Our inability to value ecosystem services, let alone place a value on our ecosystem as a whole, is clashing over and over again with a system of private property rights rooted in principles of individual and economic freedom tracing back to the Magna Carta. (Actually I throw that out just to sound erudite. I gather politicians cite the Magna Carta when trying to look informed about such things as personal freedoms. In fact, thanks to Wikipedia, I found out it was originally about the medieval relationship between the monarch and the barons and less about individual freedoms. Although if it IS about medieval power structures, then maybe it is becoming more relevant today than we might like to think.)

The clashes are big, over things like a proposal for building a couple hundred homes on ranch land south of town, and small, over things like an osprey nesting pole blocking a view corridor of Glory Bowl. They’ve included struggles to discern whether 40 acres entitled with six dwelling units and overlain by the Natural Resource Overlay should have to cluster those six units, or cluster three, or none. They’ve included clashes over whether events like wedding parties should be allowed on large rural properties, over where and how construction should be staged amidst development in a rapidly growing resort, over additions to houses located near streams and rivers, and over what amenities ski hills should be allowed to build and if their boundaries should be allowed to change. They’ve been over whether a man-made wave near a trashed stretch of Snake River levy is an appropriate recreational amenity, whether iconic historic structures should be re-purposed to house raptors, whether 21 rural acres should have seven homes or 68, and whether fences to protect hay fields should be allowed to impede elk movement. And I can assure you that each of these clashes has good people, often friends of mine, on both sides.

There are 75 or 80 pages of land development regulations that attempt to strike a balance between the exercise of property rights and the resulting impacts to the community. They lie in Article 5, titled Physical Development Standards Applicable in All Zones. They are onerous. The late Justice Scalia once wrote regarding the reduction, in Supreme Court jurisprudence, of the protections afforded to property rights, that “economic (my emphasis) rights are liberties: entitlements of individuals against the majority. When they are eliminated, no matter how desirable that elimination may be, liberty has been reduced.” I guarantee that these 80 pages of regs governing what you can and can’t do with your property were not requested by the property owners trying to exercise their property rights. They were requested by neighbors, neighbors expressing a diminishment of their rights to natural amenities such as viable and healthy wildlife populations, natural soundscapes, and scenic vistas. But rarely is there a dollar value attached to said diminishment of ecosystem services, to that one-more-cut in the death-by-a-thousand-cuts of our ecosystem.

The government response, to craft regulations in an effort to meaningfully protect our ecosystem, has been clumsy. As Ronald Reagan said, “The most feared nine words in the English language are ‘I’m with the Government, and I’m here to help.’” The regs crafted by me and the other commissioners are job security writ large.
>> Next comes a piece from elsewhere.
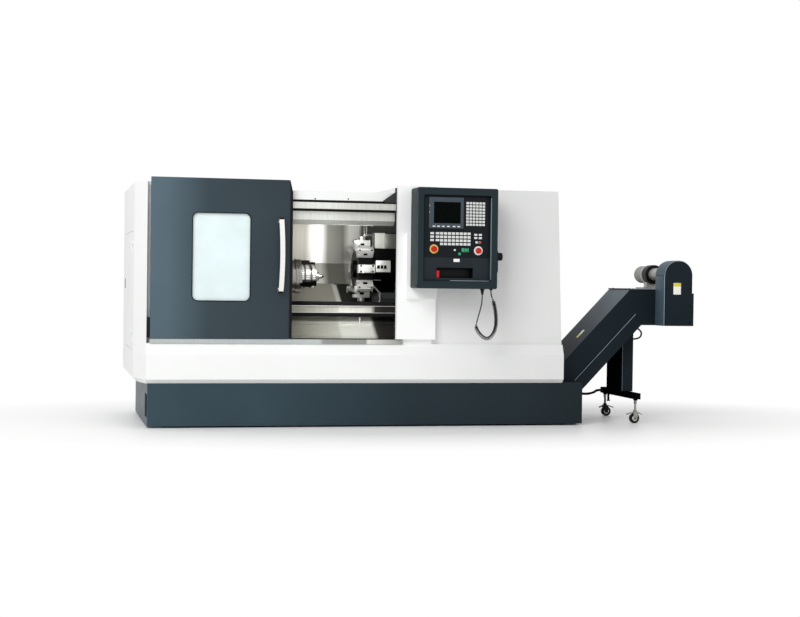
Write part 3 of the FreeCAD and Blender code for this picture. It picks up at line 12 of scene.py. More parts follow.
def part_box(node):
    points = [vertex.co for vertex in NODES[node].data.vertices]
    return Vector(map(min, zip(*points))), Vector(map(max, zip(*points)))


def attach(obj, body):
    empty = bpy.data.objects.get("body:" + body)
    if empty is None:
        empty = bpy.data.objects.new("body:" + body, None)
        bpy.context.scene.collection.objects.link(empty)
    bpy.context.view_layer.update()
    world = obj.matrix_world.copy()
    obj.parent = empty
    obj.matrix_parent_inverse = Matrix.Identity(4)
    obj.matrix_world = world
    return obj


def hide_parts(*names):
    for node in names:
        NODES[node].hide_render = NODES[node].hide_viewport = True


bl_info = {
    "name": "Turning lathe dresser",
    "version": (1, 0, 0),
    "blender": (4, 5, 0),
    "location": "View3D > Sidebar > Lathe",
    "description": "Builds the visible finish of a turning lathe with a chip conveyor",
    "category": "Object",
}

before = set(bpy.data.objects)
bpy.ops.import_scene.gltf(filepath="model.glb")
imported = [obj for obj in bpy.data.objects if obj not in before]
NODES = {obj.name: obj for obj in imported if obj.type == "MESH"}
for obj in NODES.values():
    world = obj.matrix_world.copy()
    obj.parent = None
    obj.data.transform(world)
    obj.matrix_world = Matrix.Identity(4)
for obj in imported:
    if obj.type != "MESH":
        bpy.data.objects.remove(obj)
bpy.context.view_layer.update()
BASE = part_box("base_tray")[0]
MATERIALS = {}

# Axes and faces, in millimetres from the base's front left corner; angles in radians.
SPINDLE_Y, SPINDLE_Z = 480, 1085
TURRET_Y, TURRET_Z = 842.1, 1149.7
STATIONS = [math.radians(45 * k) for k in range(8)]
MOTOR_X, MOTOR_Z = 3955, 1137
GUARD_LEFT, GUARD_X, GUARD_Z, GUARD_RADIUS = 3863, 3975.5, 1129, 112.5
INCLINE_DEG = 46.45
BOX_FRONT = -260
PANEL_LEFT, PANEL_TOP, PANEL_FRONT = 1873, 1730, -235
SLOT_BACK = -179.2
REAR_WALL = 1630
SHEET_LEFT, SHEET_RIGHT = 1000, 1800
WHITE = (1, 1, 1, 1)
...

They leave the system open for constant testing, constant probing for loopholes, so that we commissioners, typically lay people, are forced to rule on even the most minute and arcane aspects of land use law. Expensive and time consuming appeals then leave it to the District Court judge and Wyoming State Supreme Court to clean up after us.
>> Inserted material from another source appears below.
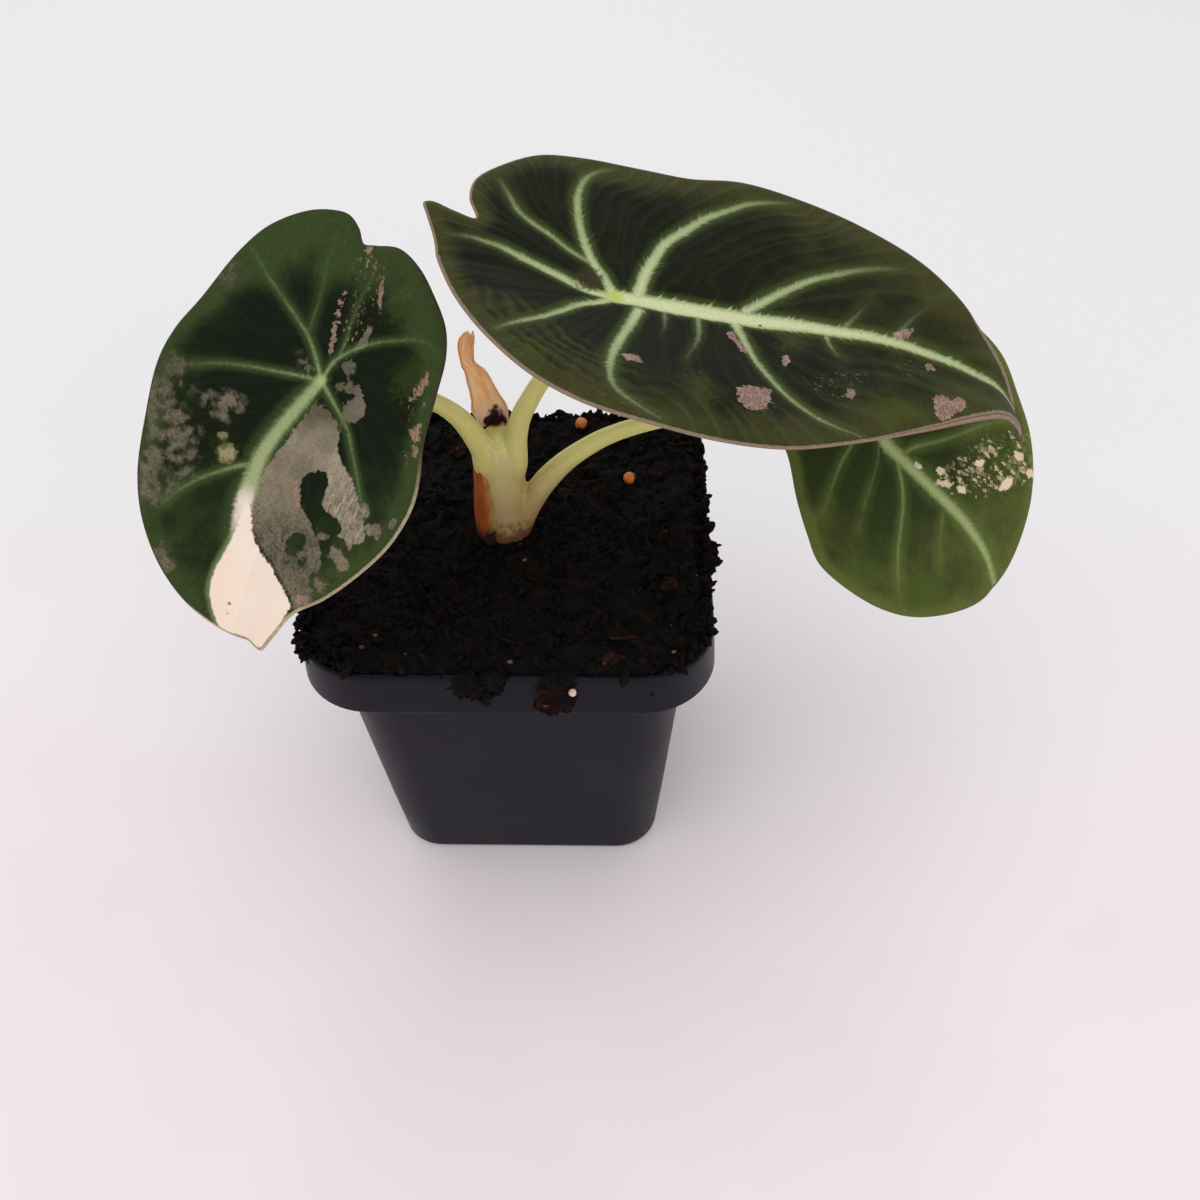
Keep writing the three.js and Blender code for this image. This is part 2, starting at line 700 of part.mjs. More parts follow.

The system is arbitrary in that it is not rooted in any real analysis, let alone valuation, of the ecosystem services in question. It is arbitrary in that it can result in reasonable development being thwarted because the process is too onerous, or conversely for unreasonable development to be entitled because the cost to challenge it is too high, the pockets of the special interest behind it too deep. It is messy.

And in general, when it comes to these battles over whether any one of those development proposals cited above might incrementally diminish “the area’s ecosystem,” who do you think will win? The private property owner who can say with a relatively high level of precision exactly how much their property will be devalued by regulation or a blocked application? Or the community and their hand-waving claim that the proposed development impairs the environment and impacts the community? How can the community rightly claim that the impairment of the ecosystem and cost to the community outweighs the reduction in value of the private property when the community can’t even put a value on what they’re trying to protect?

So…could someone, quite possibly someone who lives here, who wanted to follow in John D. Rockefeller’s footsteps and extend Grand Teton National Park right down to the Lincoln County border, could that someone cut as many checks as there are property owners, amounting to $15 billion plus dollars, lock up the land and transfer it to the National Park Service, (likely over the dead bodies of the Lincoln County Commissioners)?

Ironically, the more that buyer bought up, the more valuable anything left over becomes…right? Because whatever is left behind is surrounded by that much more space, that much more wildlife, that much more wild, offering that much more opportunity to…you guessed it “Stay Wild.” In other words, everyone wants to live here, especially if no one else lives here.

You get my gist. Clearly there IS value to open space, to wildlife and to staying wild.

Alas, we keep developing, growing, incrementally reducing open space, diminishing wildlife habitat, suffocating the environment and extinguishing the Wild. Why? How? For what purpose?

Private gain, of course. Notably the economic rights referenced by Justice Scalia are measurable. Notably they are assignable and legally defensible, rooted in principles enshrined in the US Constitution. That ain’t changing anytime soon. And as public officials we are bound by oath to uphold the law. So long as we continue to develop within the myth that we are preserving and protecting the ecosystem, the remaining private property and the rights associated with the ownership of that property become ever more valuable.

Does that mean that saving our environment from ourselves boils down to…money?

We commissioners can regulate, arbitrate, split the baby only so much. I look now, towards you, private citizen. $15 billion. That’s what the State Assessor says. But what’s our community, our ecosystem, worth to you?